━━━━━ Data shown ━━━━━
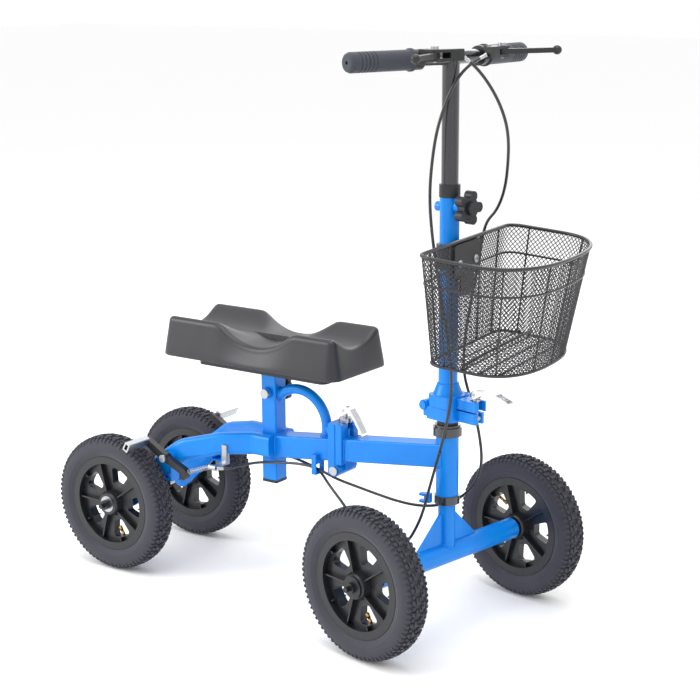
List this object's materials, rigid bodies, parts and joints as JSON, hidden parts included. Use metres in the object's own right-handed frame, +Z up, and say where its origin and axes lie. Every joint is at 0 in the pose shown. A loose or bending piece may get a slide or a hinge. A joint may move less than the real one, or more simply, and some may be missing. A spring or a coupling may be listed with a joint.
{
  "type": "knee scooter",
  "caption": "Folding steerable knee walker with pneumatic-style wheels, padded knee rest, hand brakes and a front wire basket.",
  "frame": {"origin": "on the ground in the middle of the footprint, below the centre of the bounding box", "axes": "+X is the direction of travel, +Y the rider's left, +Z up"},
  "size_m": [0.9964, 0.4804, 0.972],
  "materials": {
    "blue_paint": "gloss azure powder coat",
    "black_paint": "satin black coat",
    "tyre": "moulded rubber",
    "rim": "black nylon",
    "steel": "zinc plated",
    "chrome": "polished",
    "aluminium": "extruded, brushed",
    "plastic": "black",
    "grip": "matt grip",
    "pad": "moulded polyurethane",
    "cable": "smooth housing",
    "wire_mesh": "black vinyl dipped"
  },
  "bodies": {
    "rear_frame": {"seat_post_outer": "blue_paint", "post_cap": "plastic", "main_tube_rear": "blue_paint", "arc_brace": "blue_paint", "rear_arms": "blue_paint", "rear_brackets": "blue_paint", "rear_bolts": "steel", "cable_stops": "steel", "hinge_rear_half": "blue_paint", "hinge_pin": "steel", "rear_axles": "black_paint", "rear_bearings": "steel", "seat_clamp_bolt": "steel", "latch_bolt": "steel", "brake_springs": "steel", "brake_cable_right": "cable", "brake_cable_left": "cable"},
    "seat": {"seat_post_inner": "black_paint", "seat_board": "plastic", "seat_pad": "pad"},
    "seat_knob": {"seat_knob": "plastic"},
    "brake_arm_right": {"brake_arm_right": "black_paint", "scraper_right": "aluminium"},
    "brake_arm_left": {"brake_arm_left": "black_paint", "scraper_left": "aluminium"},
    "wheel_rear_right": {"rear_right_tyre": "tyre", "rear_right_rim": "rim"},
    "wheel_rear_left": {"rear_left_tyre": "tyre", "rear_left_rim": "rim"},
    "latch_lever": {"latch_lever": "chrome"},
    "front_frame": {"hinge_front_half": "blue_paint", "main_tube_front": "blue_paint", "head_tube": "blue_paint", "headset_cups": "black_paint", "cable_tabs": "blue_paint"},
    "fork": {"fork": "blue_paint", "column_spacer": "plastic", "collar_lower_half": "blue_paint", "collar_pins": "blue_paint", "front_axles": "black_paint", "hub_caps": "plastic"},
    "wheel_front_right": {"front_right_tyre": "tyre", "front_right_rim": "rim"},
    "wheel_front_left": {"front_left_tyre": "tyre", "front_left_rim": "rim"},
    "column_bolt": {"column_bolt": "steel"},
    "column_lever": {"column_lever": "chrome"},
    "column": {"collar_upper_half": "blue_paint", "column_tube": "blue_paint", "column_sleeve": "plastic", "basket": "wire_mesh", "basket_clamp": "black_paint", "basket_plate": "black_paint"},
    "column_knob": {"column_knob": "plastic"},
    "handlebar": {"handlebar": "black_paint", "grips": "grip", "lever_brackets": "black_paint", "lever_bolts": "steel"},
    "brake_lever_right": {"brake_lever_right": "black_paint"},
    "brake_lever_left": {"brake_lever_left": "black_paint"}
  },
  "joints": [
    {"name": "frame_fold", "type": "hinge", "parent": "rear_frame", "child": "front_frame", "pos_m": [0.06478, 0, 0.24], "axis": [0, 1, 0], "range_deg": [0, 110], "deforming": ["brake_cable_right", "brake_cable_left"]},
    {"name": "latch_cam", "type": "hinge", "parent": "rear_frame", "child": "latch_lever", "pos_m": [0.07078, 0, 0.344], "axis": [0, 1, 0], "range_deg": [-95, 0]},
    {"name": "seat_height", "type": "slide", "parent": "rear_frame", "child": "seat", "axis": [0, 0, 1], "range_m": [0, 0.12]},
    {"name": "seat_knob_turn", "type": "hinge", "parent": "rear_frame", "child": "seat_knob", "pos_m": [-0.08622, 0.04, 0.355], "axis": [0, 1, 0], "continuous": true},
    {"name": "rear_right_spin", "type": "hinge", "parent": "rear_frame", "child": "wheel_rear_right", "pos_m": [-0.37122, -0.1138, 0.127], "axis": [0, 1, 0], "continuous": true},
    {"name": "rear_left_spin", "type": "hinge", "parent": "rear_frame", "child": "wheel_rear_left", "pos_m": [-0.37122, 0.1138, 0.127], "axis": [0, 1, 0], "continuous": true},
    {"name": "rear_brake_right", "type": "hinge", "parent": "rear_frame", "child": "brake_arm_right", "pos_m": [-0.26122, -0.095, 0.225], "axis": [0, 1, 0], "range_deg": [-6, 0], "deforming": ["brake_springs"]},
    {"name": "rear_brake_left", "type": "hinge", "parent": "rear_frame", "child": "brake_arm_left", "pos_m": [-0.26122, 0.095, 0.225], "axis": [0, 1, 0], "range_deg": [-6, 0], "deforming": ["brake_springs"]},
    {"name": "steering", "type": "hinge", "parent": "front_frame", "child": "fork", "pos_m": [0.27738, 0, 0.3], "axis": [0, 0, 1], "range_deg": [-30, 50], "deforming": ["brake_cable_right", "brake_cable_left"]},
    {"name": "front_right_spin", "type": "hinge", "parent": "fork", "child": "wheel_front_right", "pos_m": [0.24255, -0.19552, 0.127], "axis": [0.1754, 0.9845, 0], "continuous": true},
    {"name": "front_left_spin", "type": "hinge", "parent": "fork", "child": "wheel_front_left", "pos_m": [0.31221, 0.19552, 0.127], "axis": [0.1754, 0.9845, 0], "continuous": true},
    {"name": "column_fold", "type": "hinge", "parent": "fork", "child": "column", "pos_m": [0.24785, 0.00526, 0.3843], "axis": [0.1754, 0.9845, 0], "range_deg": [-55, 0], "deforming": ["brake_cable_right", "brake_cable_left"]},
    {"name": "column_bolt_swing", "type": "hinge", "parent": "fork", "child": "column_bolt", "pos_m": [0.33842, -0.01087, 0.374], "axis": [0.1754, 0.9845, 0], "range_deg": [0, 60]},
    {"name": "column_cam", "type": "hinge", "parent": "column_bolt", "child": "column_lever", "pos_m": [0.33842, -0.01087, 0.414], "axis": [0.1754, 0.9845, 0], "range_deg": [-60, 0]},
    {"name": "handlebar_height", "type": "slide", "parent": "column", "child": "handlebar", "axis": [0, 0, 1], "range_m": [-0.12, 0.02], "deforming": ["brake_cable_right", "brake_cable_left"]},
    {"name": "column_knob_turn", "type": "hinge", "parent": "column", "child": "column_knob", "pos_m": [0.31578, -0.00684, 0.716], "axis": [0.9845, -0.1754, 0], "continuous": true},
    {"name": "lever_right", "type": "hinge", "parent": "handlebar", "child": "brake_lever_right", "pos_m": [0.29995, -0.08426, 0.958], "axis": [0, 0, 1], "range_deg": [-25, 0], "stiffness_Nm_per_rad": 2, "springref_deg": 5},
    {"name": "lever_left", "type": "hinge", "parent": "handlebar", "child": "brake_lever_left", "pos_m": [0.32766, 0.07129, 0.958], "axis": [0, 0, 1], "range_deg": [0, 25], "stiffness_Nm_per_rad": 2, "springref_deg": -5}
  ],
  "couplings": [
    {"joint": "rear_brake_right", "follows": "lever_right", "ratio": 0.23},
    {"joint": "rear_brake_left", "follows": "lever_left", "ratio": -0.23}
  ]
}
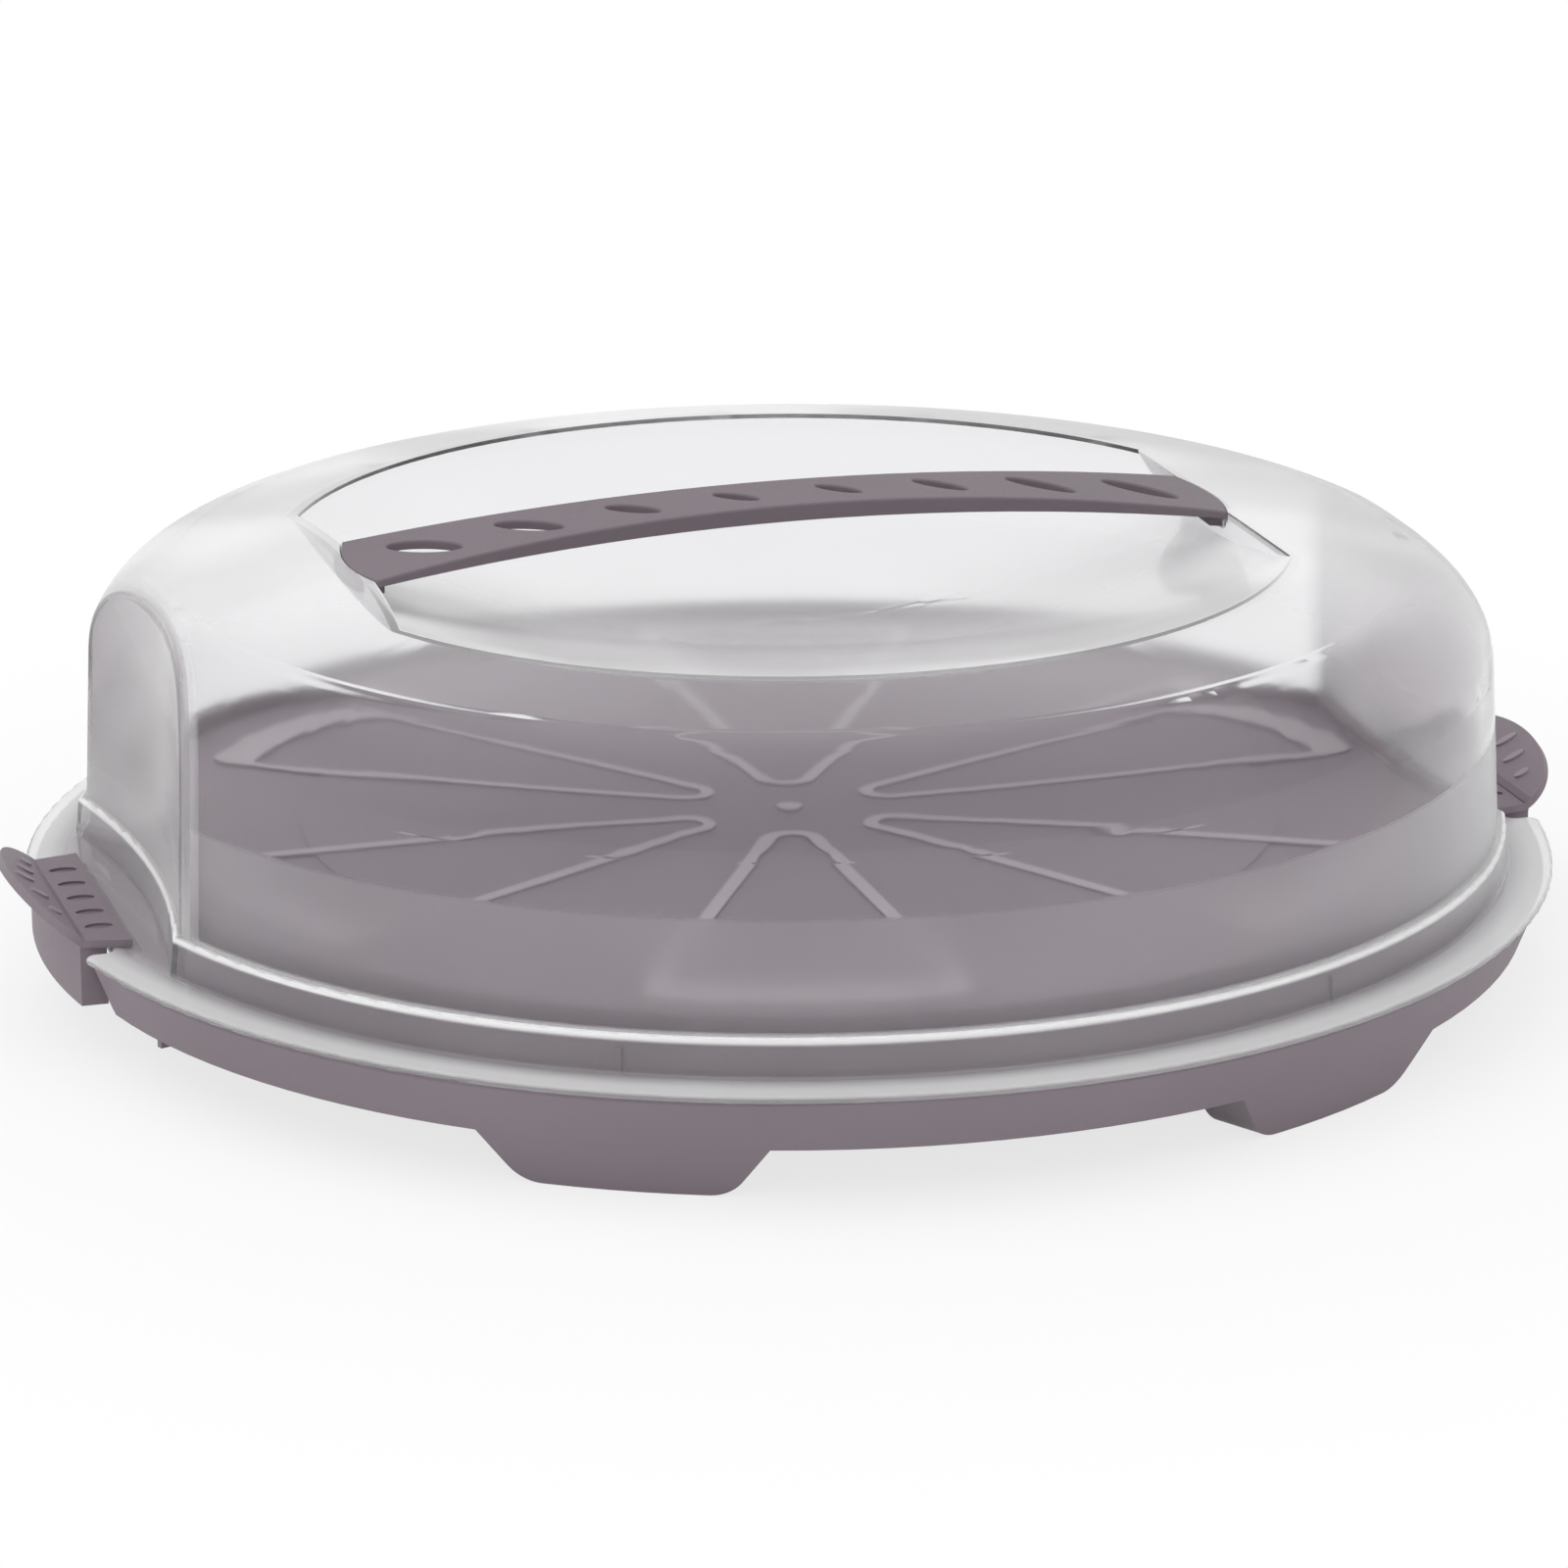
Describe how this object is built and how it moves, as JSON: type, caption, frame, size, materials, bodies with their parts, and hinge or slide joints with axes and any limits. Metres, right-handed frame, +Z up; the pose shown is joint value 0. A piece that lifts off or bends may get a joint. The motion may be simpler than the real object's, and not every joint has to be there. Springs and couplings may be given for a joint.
{
  "type": "cake keeper",
  "caption": "Round cake keeper: footed base plate with a raised floor, clear domed lid with an arched slotted handle in a dished well, and hinged side clips that hook over the rim.",
  "frame": {"origin": "on the ground under the middle of the base plate", "axes": "+X along the carry handle to the right clip, +Z up"},
  "size_m": [0.3594, 0.344, 0.1067],
  "materials": {
    "mauve_polypropylene": "satin",
    "clear_polypropylene": "gloss"
  },
  "bodies": {
    "base": {"base_plate": "mauve_polypropylene"},
    "lid": {"dome": "clear_polypropylene", "carry_handle": "mauve_polypropylene"},
    "left_clip": {"clip_left": "mauve_polypropylene"},
    "right_clip": {"clip_right": "mauve_polypropylene"}
  },
  "joints": [
    {"name": "lid_lift", "type": "slide", "parent": "base", "child": "lid", "axis": [0, 0, 1], "range_m": [0, 0.13]},
    {"name": "left_clip_hinge", "type": "hinge", "parent": "base", "child": "left_clip", "pos_m": [-0.16, 0, 0.0165], "axis": [0, -1, 0], "range_deg": [0, 75]},
    {"name": "right_clip_hinge", "type": "hinge", "parent": "base", "child": "right_clip", "pos_m": [0.16, 0, 0.0165], "axis": [0, 1, 0], "range_deg": [0, 75]}
  ]
}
━━━━━
[Given problem] Copy each line of the records containing the string "this".

[Exercise solution]
List this object's materials, rigid bodies, parts and joints as JSON, hidden parts included. Use metres in the object's own right-handed frame, +Z up, and say where its origin and axes lie. Every joint is at 0 in the pose shown. A loose or bending piece may get a slide or a hinge. A joint may move less than the real one, or more simply, and some may be missing. A spring or a coupling may be listed with a joint.
Describe how this object is built and how it moves, as JSON: type, caption, frame, size, materials, bodies with their parts, and hinge or slide joints with axes and any limits. Metres, right-handed frame, +Z up; the pose shown is joint value 0. A piece that lifts off or bends may get a joint. The motion may be simpler than the real object's, and not every joint has to be there. Springs and couplings may be given for a joint.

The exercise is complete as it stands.